Guest Post by Haviland Smith: Rural Rants

RURAL RANTS
June 30, 2016

Combatting Terrorism Today

By Haviland Smith

It has become abundantly clear that the deployment of US military might to the Middle East has not served our national interests.  In fact, as we increased our commitment from Afghanistan to Iraq, we saw our fight morphing from counterterrorism to counterinsurgency which brought with it problems we had not envisaged and which some of our leaders and politicians still refuse to acknowledge.

This change came about largely as a result of our commitment of troops to the region.  What the presence of those troops ultimately did was not so subtly persuade local citizens that we were not the savior that we had told them we were, but that we represented a threat to their own Islamic way of life.  As soon as they made that mental adjustment, our problems with terrorism shifted into high gear. Our military presence in the region has created nothing but hostility toward the USA.

Many of our politicians, having seen the horror of recent terrorist attacks here in America, say they want to fight ISIS and al Qaida overseas.  How thoughtful of them!  If we look at our own counterterrorism policy in the region right now, that means the commitment of US Special Forces, the continued deployment of drones and our openly acknowledged, heavy support of local military establishments in the battle against terrorism.

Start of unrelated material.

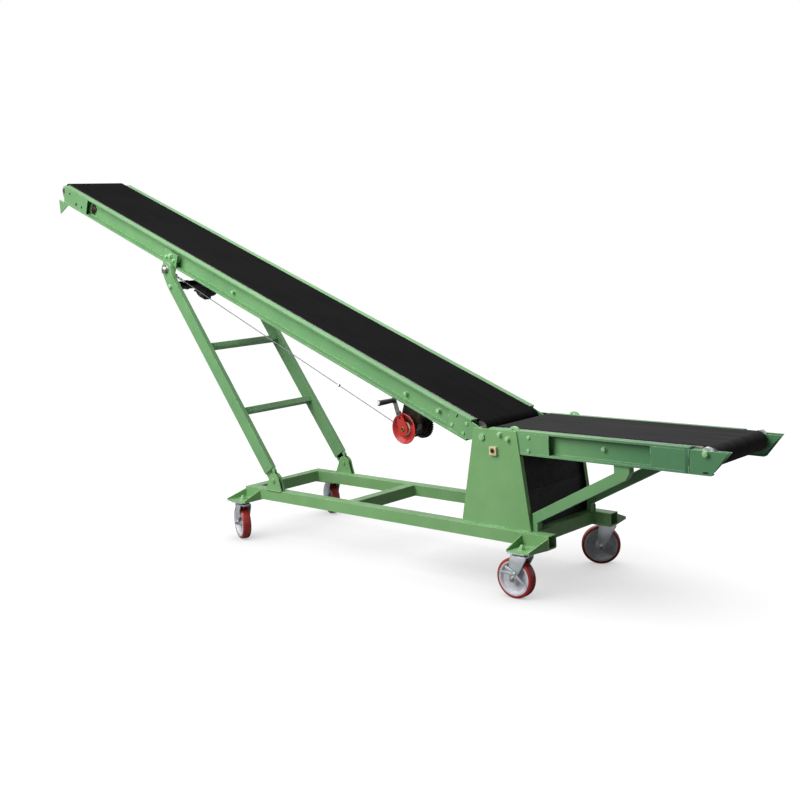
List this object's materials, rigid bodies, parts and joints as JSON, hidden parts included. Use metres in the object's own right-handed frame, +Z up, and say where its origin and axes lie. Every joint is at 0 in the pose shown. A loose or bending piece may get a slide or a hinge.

But it won’t work!  We can commit limitless resources to counterterrorism in the Middle East and it will have no positive effect whatsoever.  In fact, it will have a double negative effect.  It will keep regional citizens and governments stirred up and angry about our activities on their turf and it will motivate terrorist organizations to take the fight to us here at home.  And that doesn’t touch on the effect on self-motivated residents of America.

In comparison to Europe, we have one major counterterrorist advantage here in the US.  That is the Atlantic Ocean.  Since 9/11, the US has spent a fortune setting up a system which has enabled us to protect ourselves pretty well against terrorist operations that originate on the other side of that ocean. 

What we have not been able to do is protect ourselves against self-starting, internet-radicalized citizens and residents of our own country.  The lone wolf terrorist can, pretty much on his own, pick a target, assemble the necessary hardware and implement an attack.  The Boston Marathon, Orlando, The World Trade Center, Fort Hood – The list goes on and on.  In each case, there have been no readily interceptable communications between the perpetrator and terrorist organizations abroad.  The perpetrators have been motivated at least partially by US military activities in the Middle East.  Everything they need to know, from how to get weapons, to how  to case a prospective site, to the construction of a bomb, is available in our stores or on the internet.

As long as we are actively involved militarily against these terrorist organizations in the Middle East, Americans will self-radicalize, get internet-educated and commit terrorist acts against American targets.  Where we are pretty good at detecting and preventing plots that originate abroad, the lone wolf US resident is difficult if not impossible to detect and intercept.  Our military counterterrorist activities in the Middle East, even if we were to get incredibly lucky and eliminate ISIS from its holdings in Syria and Iraq, will be feeding lone wolf motivation. 

It’s time we took a really hard look at our present policy and figured out some other way to take on the terrorist problem. In the past, the one thing that has worked for nations suffering from terrorism has been a combination of Intelligence and Police work.  Maybe we could start there, particularly with our home-grown problem.


Haviland Smith is a retired CIA Station Chief who served in Prague, Berlin, Beirut, Tehran, Langley and Washington, as chief of the counterterrorism staff and as executive assistant in the Director’s office.